В провинции не могут себе представить, чем люди заняты в Петрограде. Кроме неистощимого множества речей, переполняющих особенно улицу, где обсуждаются всевозможные вопросы, - обсуждаются под углом зрения всевозможных партий, - вы прежде всего видите странное зрелище множества солдат, которые перешли к мирному делу уличной торговли. Это совершенно невероятно и вместе с тем вполне очевидно. Имея все время незанятым и, очевидно, имея полное намерение не расставаться с Петроградом, а вместе с тем не стесненные ничем вне краткого времени обучения строю, на хороших хлебах и имея мясо, чего вот уже месяцы лишены все остальные жители столицы, сметливые из них, солдат, присев на углах улиц и возле остановок трамвая, обвешались шнурками для ботинок, резиновыми подошвами и каблуками, папиросами, конвертами и почтовою бумагою, и торгуют на славу, составляя конкуренцию бабам, увечным и мальчуганам. Только к ягодам и яблокам не переходили еще. Второе их дело - это какая-то неугомонная езда в трамвае. Куда они спешат? Зачем едут? Трамвайное движение сокращено донельзя от сокращения топлива и недостатка подачи электрической энергии, как, равно, и от убыли изнашиваемых вагонов, число которых не пополняется, и давка в вагонах - невероятная. И вот эти фланирующие взад и вперед солдаты, имеющие почему-то бесплатный всюду проезд, чрезвычайно стеснительны для всех спешащих по надобности.

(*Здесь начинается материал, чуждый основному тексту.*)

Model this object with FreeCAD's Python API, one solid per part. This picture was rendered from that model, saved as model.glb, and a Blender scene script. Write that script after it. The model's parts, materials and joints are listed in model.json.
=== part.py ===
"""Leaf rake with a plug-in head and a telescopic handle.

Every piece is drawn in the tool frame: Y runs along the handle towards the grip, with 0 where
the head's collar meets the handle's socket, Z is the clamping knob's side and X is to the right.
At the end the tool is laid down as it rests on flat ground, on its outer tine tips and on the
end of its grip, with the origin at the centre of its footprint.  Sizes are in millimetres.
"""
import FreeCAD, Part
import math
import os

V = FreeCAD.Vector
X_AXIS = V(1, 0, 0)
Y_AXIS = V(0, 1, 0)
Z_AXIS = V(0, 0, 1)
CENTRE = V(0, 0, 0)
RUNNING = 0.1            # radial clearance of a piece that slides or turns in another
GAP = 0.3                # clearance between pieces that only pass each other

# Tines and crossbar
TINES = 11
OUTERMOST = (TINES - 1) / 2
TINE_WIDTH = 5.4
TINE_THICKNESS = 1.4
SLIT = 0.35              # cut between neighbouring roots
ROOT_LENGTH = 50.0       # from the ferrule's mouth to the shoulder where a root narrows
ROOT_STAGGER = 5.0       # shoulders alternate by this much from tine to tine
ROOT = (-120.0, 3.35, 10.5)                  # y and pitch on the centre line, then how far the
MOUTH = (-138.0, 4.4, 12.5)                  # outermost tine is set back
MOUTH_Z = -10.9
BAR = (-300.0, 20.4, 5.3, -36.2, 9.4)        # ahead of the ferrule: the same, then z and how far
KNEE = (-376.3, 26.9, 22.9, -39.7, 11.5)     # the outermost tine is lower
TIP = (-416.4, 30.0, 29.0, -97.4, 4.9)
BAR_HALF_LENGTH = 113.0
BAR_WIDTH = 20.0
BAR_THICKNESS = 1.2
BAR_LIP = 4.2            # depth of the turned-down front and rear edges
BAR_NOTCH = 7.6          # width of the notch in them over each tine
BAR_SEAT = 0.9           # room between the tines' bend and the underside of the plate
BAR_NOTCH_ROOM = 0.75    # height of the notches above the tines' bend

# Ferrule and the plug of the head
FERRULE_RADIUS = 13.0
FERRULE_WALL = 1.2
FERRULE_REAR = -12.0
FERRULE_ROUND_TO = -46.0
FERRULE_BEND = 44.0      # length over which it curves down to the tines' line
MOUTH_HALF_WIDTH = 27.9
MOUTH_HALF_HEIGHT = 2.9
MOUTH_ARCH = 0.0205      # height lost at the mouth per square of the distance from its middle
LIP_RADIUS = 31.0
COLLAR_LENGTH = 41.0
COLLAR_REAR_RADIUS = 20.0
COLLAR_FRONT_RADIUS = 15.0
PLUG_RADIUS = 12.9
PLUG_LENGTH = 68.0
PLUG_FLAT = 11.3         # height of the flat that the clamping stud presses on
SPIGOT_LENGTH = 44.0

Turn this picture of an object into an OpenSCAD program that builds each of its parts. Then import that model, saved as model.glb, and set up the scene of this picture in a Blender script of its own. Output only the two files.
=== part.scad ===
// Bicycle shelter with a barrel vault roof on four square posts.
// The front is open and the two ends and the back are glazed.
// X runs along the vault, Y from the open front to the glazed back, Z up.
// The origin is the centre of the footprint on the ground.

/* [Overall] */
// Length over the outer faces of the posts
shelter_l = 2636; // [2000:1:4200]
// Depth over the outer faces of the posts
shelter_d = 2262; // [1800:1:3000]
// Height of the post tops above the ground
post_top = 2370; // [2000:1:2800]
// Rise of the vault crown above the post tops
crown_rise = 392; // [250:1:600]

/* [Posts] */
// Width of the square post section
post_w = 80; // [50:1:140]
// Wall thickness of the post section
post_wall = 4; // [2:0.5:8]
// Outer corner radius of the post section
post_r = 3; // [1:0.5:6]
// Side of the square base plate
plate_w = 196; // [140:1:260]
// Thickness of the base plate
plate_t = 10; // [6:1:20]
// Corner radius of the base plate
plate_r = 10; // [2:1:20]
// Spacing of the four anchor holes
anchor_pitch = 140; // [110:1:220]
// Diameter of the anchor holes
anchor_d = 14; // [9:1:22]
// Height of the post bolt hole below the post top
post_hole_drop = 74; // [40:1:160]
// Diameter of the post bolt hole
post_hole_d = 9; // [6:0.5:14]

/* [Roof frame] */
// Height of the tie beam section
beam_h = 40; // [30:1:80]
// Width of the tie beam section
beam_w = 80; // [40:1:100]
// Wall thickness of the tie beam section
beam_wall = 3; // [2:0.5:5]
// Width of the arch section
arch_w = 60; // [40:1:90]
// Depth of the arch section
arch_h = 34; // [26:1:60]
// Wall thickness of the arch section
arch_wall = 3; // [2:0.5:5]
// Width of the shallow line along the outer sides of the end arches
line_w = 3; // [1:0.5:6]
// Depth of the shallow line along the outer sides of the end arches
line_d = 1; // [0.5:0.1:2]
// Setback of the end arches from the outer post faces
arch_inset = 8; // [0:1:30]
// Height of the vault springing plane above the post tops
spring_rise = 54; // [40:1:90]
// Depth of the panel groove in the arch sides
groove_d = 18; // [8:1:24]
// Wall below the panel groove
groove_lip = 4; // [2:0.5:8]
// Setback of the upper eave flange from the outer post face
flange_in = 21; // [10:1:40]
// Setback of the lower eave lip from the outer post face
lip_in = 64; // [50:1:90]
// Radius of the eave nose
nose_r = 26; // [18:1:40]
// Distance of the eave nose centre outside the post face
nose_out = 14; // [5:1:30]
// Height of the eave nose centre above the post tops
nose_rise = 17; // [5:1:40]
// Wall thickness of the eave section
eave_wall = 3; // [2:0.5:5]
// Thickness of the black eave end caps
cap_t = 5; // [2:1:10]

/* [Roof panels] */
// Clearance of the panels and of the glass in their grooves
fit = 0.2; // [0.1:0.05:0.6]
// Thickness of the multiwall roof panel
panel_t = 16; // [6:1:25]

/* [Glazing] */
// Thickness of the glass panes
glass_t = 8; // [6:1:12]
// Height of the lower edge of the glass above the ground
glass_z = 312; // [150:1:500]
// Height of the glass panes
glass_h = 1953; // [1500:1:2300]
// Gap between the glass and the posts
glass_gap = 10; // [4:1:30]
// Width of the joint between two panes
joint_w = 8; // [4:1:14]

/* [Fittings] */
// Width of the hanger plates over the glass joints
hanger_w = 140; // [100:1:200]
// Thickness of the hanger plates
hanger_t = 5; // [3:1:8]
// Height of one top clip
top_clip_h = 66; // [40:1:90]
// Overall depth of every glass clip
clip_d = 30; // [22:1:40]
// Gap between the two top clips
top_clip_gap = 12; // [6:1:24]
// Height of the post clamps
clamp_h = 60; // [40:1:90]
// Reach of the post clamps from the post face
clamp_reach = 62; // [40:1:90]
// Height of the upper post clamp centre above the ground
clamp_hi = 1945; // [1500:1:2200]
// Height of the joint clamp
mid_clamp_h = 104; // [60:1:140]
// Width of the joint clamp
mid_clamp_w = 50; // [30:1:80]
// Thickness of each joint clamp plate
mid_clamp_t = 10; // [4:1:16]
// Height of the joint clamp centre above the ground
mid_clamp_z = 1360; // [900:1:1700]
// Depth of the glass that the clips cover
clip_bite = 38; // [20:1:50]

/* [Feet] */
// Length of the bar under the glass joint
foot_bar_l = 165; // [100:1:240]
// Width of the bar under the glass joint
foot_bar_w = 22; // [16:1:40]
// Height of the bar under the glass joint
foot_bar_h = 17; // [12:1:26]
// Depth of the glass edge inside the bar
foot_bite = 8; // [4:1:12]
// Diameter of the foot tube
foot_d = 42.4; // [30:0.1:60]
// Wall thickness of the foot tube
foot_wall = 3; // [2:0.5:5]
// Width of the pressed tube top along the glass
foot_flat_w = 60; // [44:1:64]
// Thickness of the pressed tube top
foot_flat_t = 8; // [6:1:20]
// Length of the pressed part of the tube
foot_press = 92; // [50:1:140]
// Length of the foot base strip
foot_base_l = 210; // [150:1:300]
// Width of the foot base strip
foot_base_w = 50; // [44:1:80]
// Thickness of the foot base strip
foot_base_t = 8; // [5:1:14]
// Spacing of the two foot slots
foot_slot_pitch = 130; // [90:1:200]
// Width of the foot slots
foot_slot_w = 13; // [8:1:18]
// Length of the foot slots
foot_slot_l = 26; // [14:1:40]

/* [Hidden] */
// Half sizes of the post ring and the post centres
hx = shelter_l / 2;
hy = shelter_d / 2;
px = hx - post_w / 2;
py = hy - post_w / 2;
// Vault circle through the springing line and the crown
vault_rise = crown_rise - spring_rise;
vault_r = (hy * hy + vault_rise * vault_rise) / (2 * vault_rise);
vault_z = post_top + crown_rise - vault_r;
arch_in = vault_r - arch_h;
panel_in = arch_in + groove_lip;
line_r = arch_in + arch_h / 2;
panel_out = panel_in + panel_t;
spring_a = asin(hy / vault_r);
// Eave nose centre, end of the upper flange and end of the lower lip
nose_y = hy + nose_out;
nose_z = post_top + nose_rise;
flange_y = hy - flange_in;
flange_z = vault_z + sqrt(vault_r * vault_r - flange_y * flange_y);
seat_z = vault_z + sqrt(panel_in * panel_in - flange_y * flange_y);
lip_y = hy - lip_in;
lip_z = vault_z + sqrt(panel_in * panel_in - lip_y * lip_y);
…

Вид их - грубый, растерзанный. Теперь солдат никогда не стоит прямо, а как-то вихляется, или - облокотившись и подпирая чем-нибудь себя. Что он будет подпирать собою, когда сам нуждается в подпорке, - трудно сказать. И вместе трудно сказать, трудно допустить, чтобы он таким остался вечно. Постоянно мелькает одна мысль в голове: да каким образом в год такой страшной войны, когда бытие и счастье отечества поставлено под вопрос, не догадались сами солдаты на предложение "не отдавать честь офицерам" - ответить: "нет, во время войны мы будем отдавать им честь и вообще будем во всем вести себя по-старому, по-дисциплинарному. А когда кончится война - воспользуемся льготою вольного поведения". Как было ради России не сделать этого? Ради Родины - не сохранить прежнего привета и вежливости тому, [...]
2.
"КРАСОТА СПАСЕТ МИР"
В дни тоски, в дни недоразумения и уныния, нет-нет и вспомнишь афоризм Достоевского: "красота спасет мир". Он был произнесен им в дни Нечаевской смуты, когда этот революционер-агитатор поднял руку на своего товарища студента Иванова по каким-то наговорам, по каким-то подозрениям. Это было в семидесятых годах прошлого века, и высказано было Достоевским в "Бесах".

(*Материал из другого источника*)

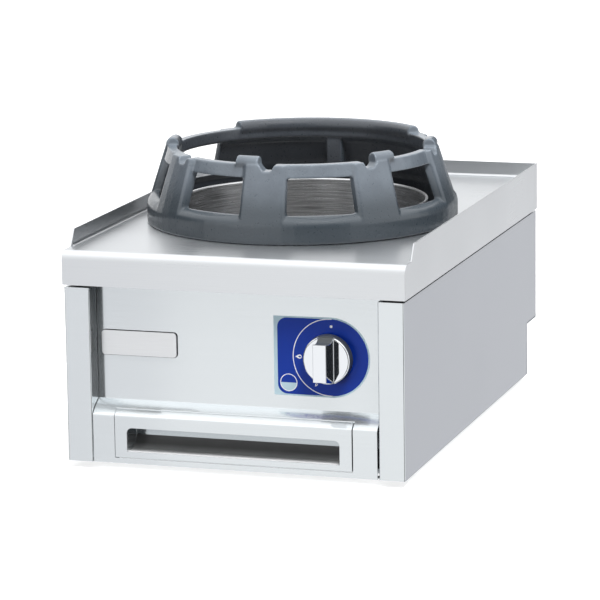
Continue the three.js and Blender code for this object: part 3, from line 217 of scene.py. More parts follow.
def round_folds(shape, radius, along, least_width=5 * mm):
    """Gives a bend radius to a folded sheet's outer corners that run along an axis. Narrow faces
    are the sheet's own ends, and stay square."""
    axis = Vector(along)

    def is_wide(face, edge):
        """Whether a face is wider than the least width, both on the whole and along one edge."""
        beside = [e for v in edge.verts for e in v.link_edges if e in face.edges[:]]
        mean_width = 2 * face.calc_area() / face.calc_perimeter()
        return min(mean_width, *(e.calc_length() for e in beside)) > least_width

    least_fold = math.radians(20)
    parallel = 0.999
    folds = [
        e for e in shape.edges
        if e.is_manifold and e.is_convex and e.calc_face_angle(0) > least_fold
        and abs((e.verts[1].co - e.verts[0].co).normalized().dot(axis)) > parallel
        and all(is_wide(face, e) for face in e.link_faces)
    ]
    bevel(shape, folds, radius, segments=4)


def finish_piece(shape, name, material, body, replaced=(), smooth_under=40):
    """Turns a bmesh into an object that rides on a CAD body and may stand for CAD nodes."""
    mesh = bpy.data.meshes.new(name)
    shape.to_mesh(mesh)
    shape.free()
    mesh.materials.append(material)
    mesh.shade_smooth()
    mesh.set_sharp_from_angle(angle=math.radians(smooth_under))
    piece = bpy.data.objects.new(name, mesh)
    bpy.context.scene.collection.objects.link(piece)
    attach(piece, body)
    if replaced:
        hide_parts(*replaced)
    flat_faces = piece.modifiers.new("flat_faces", "WEIGHTED_NORMAL")
    flat_faces.keep_sharp = True
    return piece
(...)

В самом деле, вот высший принцип и политики, который профессионалы политической работы всегда забывают; но стоящие в стороне от жара этой работы обыватели могут напомнить и должны напоминать им неодолимым своим давлением. Жизнь становится просто безобразной, люди становятся определенно грубы, пошлы. И тогда жизнь сбрасывает их с плеча своего вне всяких прочих соображений о "необходимости", "пользе" и т. п. мотивах существования.